While DiFranco eventually canceled the retreat, she admits it took her a long time to get over the backlash. It also made her feel paranoid toward the people she’s been entertaining all these years. “You know, I’ve been saying (expletive) since I started writing songs, and I’ve caught a lot of flak,” she says. “I’ve got a lot of criticism along the way. But, you know, all of it from the power structure. Now, there’s this kind of anarchy where you don’t know if the person standing next to you, if the person you’ve been fighting for the whole time, is gonna be the person to turn on you and try to bring you down.”
DiFranco continues to fight, working on music that she hopes will make a difference.

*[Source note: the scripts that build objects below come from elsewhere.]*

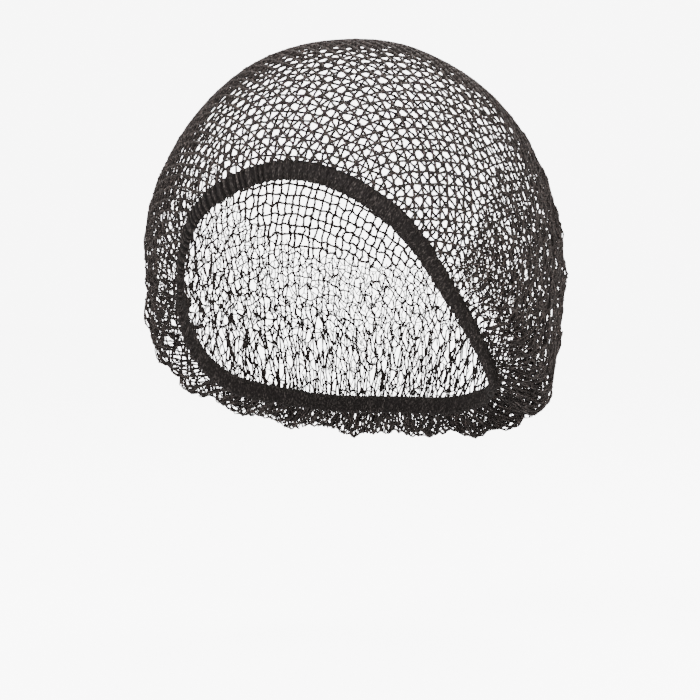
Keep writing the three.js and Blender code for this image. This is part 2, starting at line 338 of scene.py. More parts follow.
# %% Creases and gathers
EDGE_FADE = 0.06  # share of the section over which a crease grows from the edge
GATHER_PITCH = 7.5  # degrees
GATHER_DEPTH = 0.0011
GATHER_FADE = 0.02  # share of the section over which a gather grows from the edge
GATHER_REACH = 0.12
GATHER_STRAY = 2.0  # radians of the wave, by which its pitch is uneven
GATHERS_FROM = 45.0  # degrees from the brow
GATHERS_FULL = 60.0  # degrees further on, where they are deepest

def surface_normals(points):
    """Outward unit normals of the grid: down the section crossed with round the loop."""
    down = -np.gradient(points, axis=0)
    round_loop = np.gradient(points, axis=1)
    round_loop[:, [0, -1]] = (points[:, 1] - points[:, -2])[:, None] / 2
    normals = unit(np.cross(down, round_loop))
    normals[-1] = (0.0, 0.0, 1.0)
    return normals

def crease_depth():
    """Sum over the folds of depth * cos squared up the section * a bell curve round
    the loop, faded out at the edge, plus the gathers, a wave that dies away upwards."""
    depth = np.zeros((len(shares), len(azimuths)))
    for at, wide, deep, middle, reach in FOLDS:
        turn = (azimuths - at + 180) % 360 - 180
        up = np.clip((shares - middle) / reach, -1, 1)
        depth += deep * np.outer(np.cos(up * np.pi / 2) ** 2, np.exp(-((turn / wide) ** 2)))
    depth *= FOLD_DEPTH * np.minimum(1, shares / EDGE_FADE)[:, None]
    from_brow = np.minimum(azimuths, 360 - azimuths)
    gathered = np.clip((from_brow - GATHERS_FROM) / GATHERS_FULL, 0, 1)
    stray = GATHER_STRAY * np.sin(np.radians(3 * azimuths))
    wave = np.sin(2 * np.pi * azimuths / GATHER_PITCH + stray)
    rise = np.minimum(1, shares / GATHER_FADE) * np.exp(-shares / GATHER_REACH)
    return depth + GATHER_DEPTH * np.outer(rise, gathered * wave)

cap = smooth_cap - surface_normals(smooth_cap) * crease_depth()[..., None]
cap_normals = surface_normals(cap)
print("cap", np.ptp(tilt(cap).reshape(-1, 3), axis=0).round(4))

# %% [markdown]
# The net's edge is sewn into the top of the elastic. One more row of the grid,
# below share 0, carries the thread ends a little way into the band.

# %% The band's own directions, and the tucked row
TUCK = 0.0018
TUCK_IN = 0.0012
BESIDE = 0.5  # degrees to each side, over which the loop's direction is read
LAST_ROW = 0.9999  # just short of 1, so that a place at the crown still has a row above it

def band_frame(azimuth):
    """The edge point, and unit vectors out from the loop and down the band. The two
    are square to the loop, and turned by the band's lean."""
    def edge(a):
        return round_axis(a, *edge_section(a))
    along = unit(edge(azimuth + BESIDE) - edge(azimuth - BESIDE))
    radial = round_axis(azimuth, np.ones_like(azimuth), np.zeros_like(azimuth))
    out = unit(radial - along * np.sum(radial * along, -1, keepdims=True))
    down = np.cross(along, out)
    lean = (BAND_LEAN * column("lean", azimuth))[..., None]
    c, s = np.cos(lean), np.sin(lean)
    return edge(azimuth), out * c + down * s, down * c - out * s

edge_points, edge_out, edge_down = band_frame(azimuths)
tucked = edge_points + TUCK * edge_down - TUCK_IN * edge_out
grid_points = tilt(np.concatenate([tucked[None], cap]))
grid_normals = tilt(np.concatenate([cap_normals[:1], cap_normals]))
print("grid of the worn surface", grid_points.shape[:2])

def on_cap(azimuth, share):
    """The worn surface's point and outward normal at an azimuth and a share, read
    from the grid between its four nearest nodes. Shares under 0 run into the band."""
    length = np.interp(azimuth % 360, azimuths, section_length)
    row = np.where(share < 0, 1 + share * length / TUCK, 1 + share * SHARE_STEPS)
    row = np.clip(row, 0, SHARE_STEPS + LAST_ROW)
    turn = (azimuth % 360) / 360 * AZIMUTH_STEPS
    i, j = np.floor(row).astype(int), np.minimum(np.floor(turn).astype(int), AZIMUTH_STEPS - 1)
    p, q = (row - i)[..., None], (turn - j)[..., None]
    def read(grid):
        low = grid[i, j] * (1 - q) + grid[i, j + 1] * q
        return low * (1 - p) + (grid[i + 1, j] * (1 - q) + grid[i + 1, j + 1] * q) * p
    return read(grid_points), unit(read(grid_normals))

# %% [markdown]
# ## Laying the flat netting over the form
# Netting is a flat lattice of equal squares. It is laid over the cap from a point
# ahead of the crown: a knot keeps its distance and direction from that point. The
# elastic pulls the brow's netting wide and leaves the slack at the sides, so the
# squares stay open over the brow and crowd together towards the nape.

# %% Flat netting to the worn surface
MESH = 0.0054  # side of one square
LAY_RADIUS = 0.506 * NET_WIDTH
LAY_FORWARD = np.radians(22.0)
BIAS = np.radians(45.0)  # the threads cross the brow on the bias
BROW_STRETCH = 0.26
BROW_STRETCH_OVER = (0.5, 1.75)  # radians from the crown
CROWDED_FROM = np.radians(100.0)
CROWDED_STRETCH = 0.6
LAID_TO = np.radians(155.0)
FLAT_REACH = CROWDED_FROM + CROWDED_STRETCH * (LAID_TO - CROWDED_FROM)

def smooth_step(low, high, x):
    """0 below low, 1 above high, and 3 t^2 - 2 t^3 between them."""
    t = np.clip((x - low) / (high - low), 0, 1)
    return t * t * (3 - 2 * t)

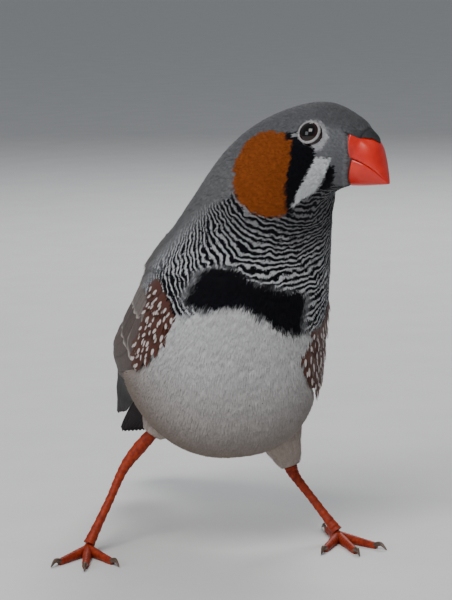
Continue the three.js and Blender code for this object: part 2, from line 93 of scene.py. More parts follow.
# %% Rings between the rows
def smooth_between(rows, index, share):
    """A share of the way from one row to the next, on a smooth curve through the rows around them."""
    before, start, end, after = [rows[np.clip(index + k, 0, len(rows) - 1)] for k in (-1, 0, 1, 2)]
    bend = 2 * before - 5 * start + 4 * end - after + share * (3 * (start - end) + after - before)
    return start + 0.5 * share * (end - before + share * bend)


def spine(place):
    """Rings at many places at once."""
    place = np.clip(np.asarray(place, float), 0, len(STATIONS) - 1)
    index = np.minimum(np.floor(place).astype(int), len(STATIONS) - 2)
    return smooth_between(STATIONS, index, (place - index)[..., None])


def ring_axes(pitch, yaw):
    """A ring's directions: forward along the spine, toward the back, and to the bird's left."""
    pitch, yaw = np.radians(pitch), np.radians(yaw)
    ahead = np.stack([np.sin(yaw), -np.cos(yaw), 0 * yaw], -1)
    up = np.array([0.0, 0.0, 1.0])
    forward = ahead * np.cos(pitch)[..., None] + up * np.sin(pitch)[..., None]
    dorsal = -ahead * np.sin(pitch)[..., None] + up * np.cos(pitch)[..., None]
    left = np.stack([np.cos(yaw), np.sin(yaw), 0 * yaw], -1)
    return forward, dorsal, left

# %% Points on the body
def on_body(place, angle, lift=0.0):
    """Points at a lift above the body. The angle runs from the back by the bird's left to the breast."""
    place, angle, lift = np.broadcast_arrays(np.asarray(place, float), angle, lift)
    ring = spine(place)
    _, dorsal, left = ring_axes(ring[..., 3], ring[..., 4])
    back = np.cos(angle) > 0
    depth = np.where(back, ring[..., 6], ring[..., 7])
    power = 2 / np.where(back, 2, ring[..., 8])
    across = np.sign(np.sin(angle)) * np.abs(np.sin(angle)) ** power
    tall = np.sign(np.cos(angle)) * np.abs(np.cos(angle)) ** power
    point = ring[..., :3] + left * (across * (ring[..., 5] + lift))[..., None]
    return point + dorsal * (tall * (depth + lift))[..., None]

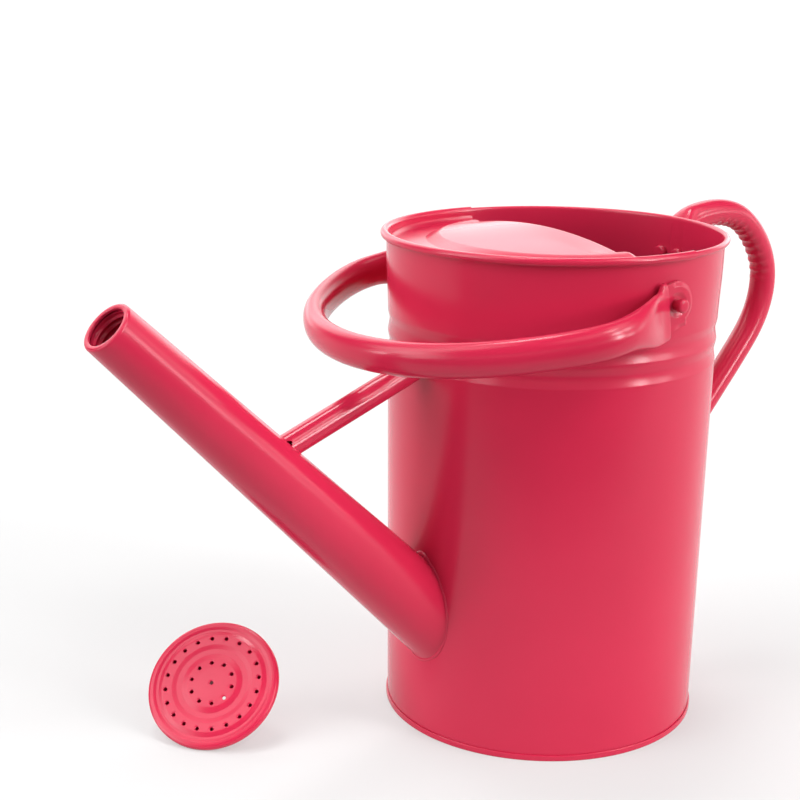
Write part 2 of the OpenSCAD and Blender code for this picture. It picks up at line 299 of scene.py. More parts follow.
def finish_piece(ob, body, nodes, material, sharp=38):
    """Paints a piece, shades it smooth up to an angle, and ties it to its body and the nodes it replaces."""
    ob.data.shade_smooth()
    ob.data.set_sharp_from_angle(angle=math.radians(sharp))
    ob.data.materials.clear()
    ob.data.materials.append(material)
    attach(ob, body)
    if nodes:
        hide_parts(*nodes)
    return ob


def make(name, shape, body, nodes, material, sharp=38):
    return finish_piece(new_object(name, shape), body, nodes, material, sharp)


# ---- curves and tubes -----------------------------------------------------------------------------

def catmull(points, per_piece):
    """Smooth curve through the points, with the given number of steps from each to the next."""
    pts = [np.array(p, float) for p in points]
    n = len(pts)
    out = []
    for i in range(n - 1):
        a, b, c, d = pts[max(i - 1, 0)], pts[i], pts[i + 1], pts[min(i + 2, n - 1)]
        for j in range(per_piece):
            t = j / per_piece
            out.append((2 * b + (c - a) * t + (2 * a - 5 * b + 4 * c - d) * t * t
                        + (3 * b - a - 3 * c + d) * t ** 3) / 2)
    out.append(pts[-1])
    return np.array(out)


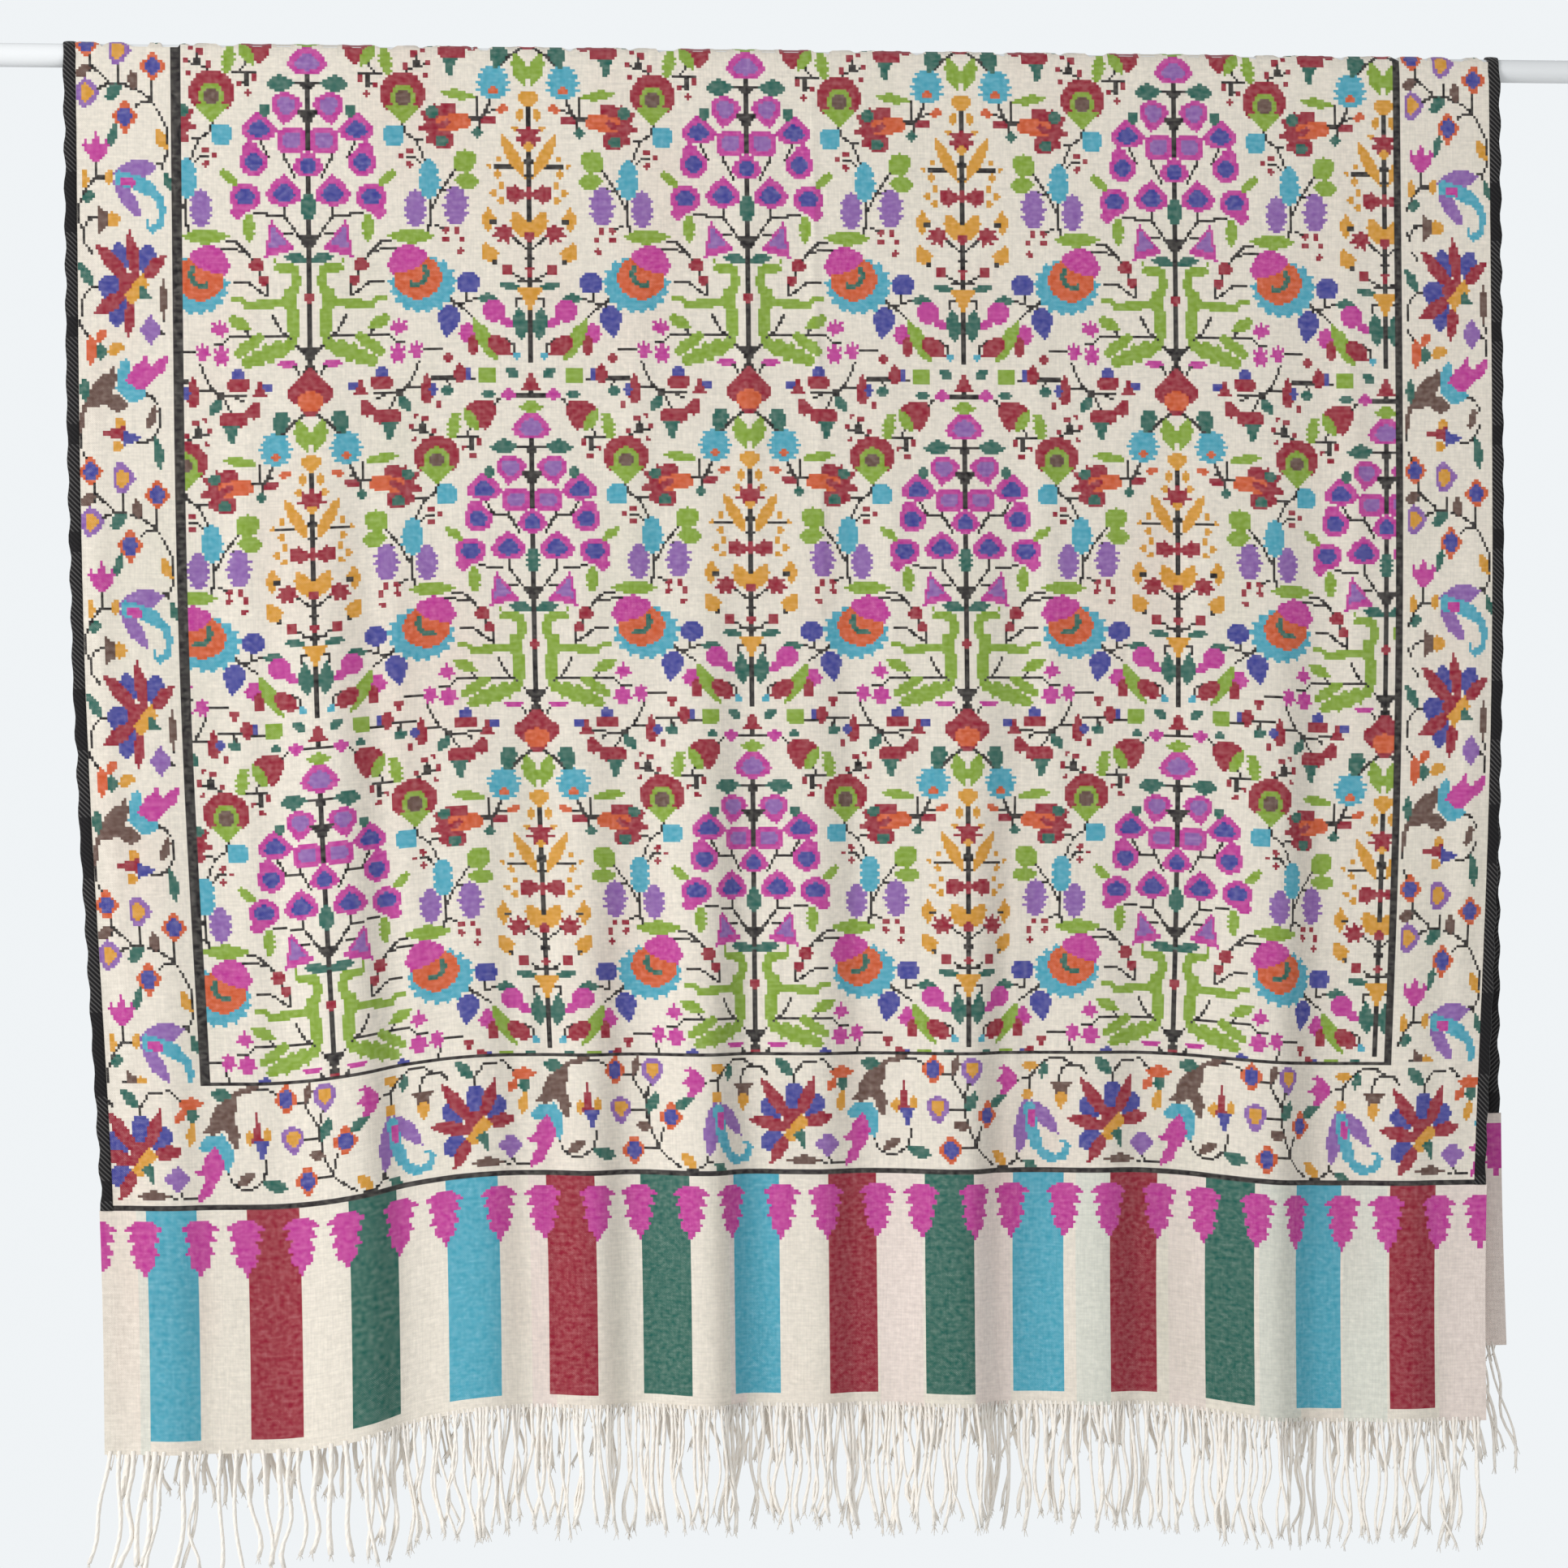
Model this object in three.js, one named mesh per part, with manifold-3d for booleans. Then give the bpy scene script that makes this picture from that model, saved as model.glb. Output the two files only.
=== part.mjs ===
// A pashmina shawl hung in half over a round white rod.
// Millimetres, +Z up. The origin is on the rod's axis, at the middle of its length.
// The front fall hangs on the -Y side and the back fall on the +Y side.
import * as THREE from "three";
import { mergeVertices } from "three/addons/utils/BufferGeometryUtils.js";
import Module from "manifold-3d";

const wasm = await Module();
wasm.setup();

// The rod
const rodRadius = 8;
const rodLength = 1200;
const rodEndRound = 1.5;
const rodSides = 48;

// The woven cloth. "across" runs over its width and "along" over its length: 0 at the top of the rod,
// positive down the front fall and negative down the back fall.
const shawlWidth = 1000;
const frontFall = 941.5;
const backFall = 897.5;
const wall = 1.2;
const seamGap = 0.3;
const endPanel = 160;

// How far each side of the crest the stretch over the rod goes
const overRod = 20;

// The thicker dark edging on both long sides, as far down as the end panels
const edgingWidth = 8;
const edgingThickness = 2.2;
const edgingLump = 26;
const edgingWave = 0.9;

// The twisted fringe on both ends. Its roots are joined to a strip just under the hem.
const strandLength = { least: 70, most: 89 };
const strandRadius = 1.3;
const strandSway = 2.4;
const strandLift = 1.2;
const strandJitter = 0.3;
const fringeStrip = 3;
const fringeStripThickness = 3;

// Rows and columns of the grids, and how many straight stretches a strand has
const frontColumns = 72;
const backColumns = 54;
const upperRows = 9;
const lowerRows = 3;
const arcRows = 14;
const arcColumns = 6;
const frontStrandSteps = 3;
const backStrandSteps = 2;

// Folds that stand out of each fall. at is the ridge's place across the cloth at the hem, left and right
// are the widths of its two slopes, depth is how far it stands out at the hem, from and full are the
// distances from the crest where it starts and where it has its full depth, and lean is how far the
// ridge lies to the right of at where it starts.
const frontFolds = [
  { at: -452, left: 38, right: 30, depth: 6, from: 300, full: 900, lean: 4 },
  { at: -322, left: 62, right: 36, depth: 11, from: 60, full: 700, lean: -12 },
  { at: -236, left: 44, right: 32, depth: 7, from: 240, full: 860, lean: 8 },
  { at: -160, left: 40, right: 30, depth: 10, from: 260, full: 840, lean: 10 },
  { at: -76, left: 52, right: 36, depth: 18, from: 160, full: 900, lean: 6 },
  { at: 8, left: 44, right: 30, depth: 8, from: 140, full: 860, lean: -4 },
  { at: 112, left: 64, right: 36, depth: 17, from: 220, full: 880, lean: 12 },
  { at: 214, left: 52, right: 34, depth: 9, from: 420, full: 900, lean: -6 },
  { at: 336, left: 74, right: 40, depth: 17, from: 60, full: 800, lean: -10 },
  { at: 440, left: 46, right: 34, depth: 7, from: 360, full: 900, lean: -4 },
];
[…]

She’s putting the finishing touches on a compilation of songs written by prisoners, set for release later this year. She also seeks to incite young people to vote while on tour, which she calls the “Paint Congress Blue” tour. (She’ll be making a stop at Lincoln Theatre in Raleigh on Sunday.)
But even though she’s now a married mother of two, Ani DiFranco still enjoys the hell-raising work. Heck, she’s been on the scene too long to give up now.
“I’ve been there every show along the way, every step along the way,” she says. “I was just joking with my audience last night that I’ve been to every Ani DiFranco show there ever was. So, yes, I’m very aware of how long ago it’s been. But, you know, it’s been awesome. I really feel – I don’t know – more grateful than ever to have this job, you know. And it’s as inspiring as it ever was to me, you know. So, I guess so far, so good.”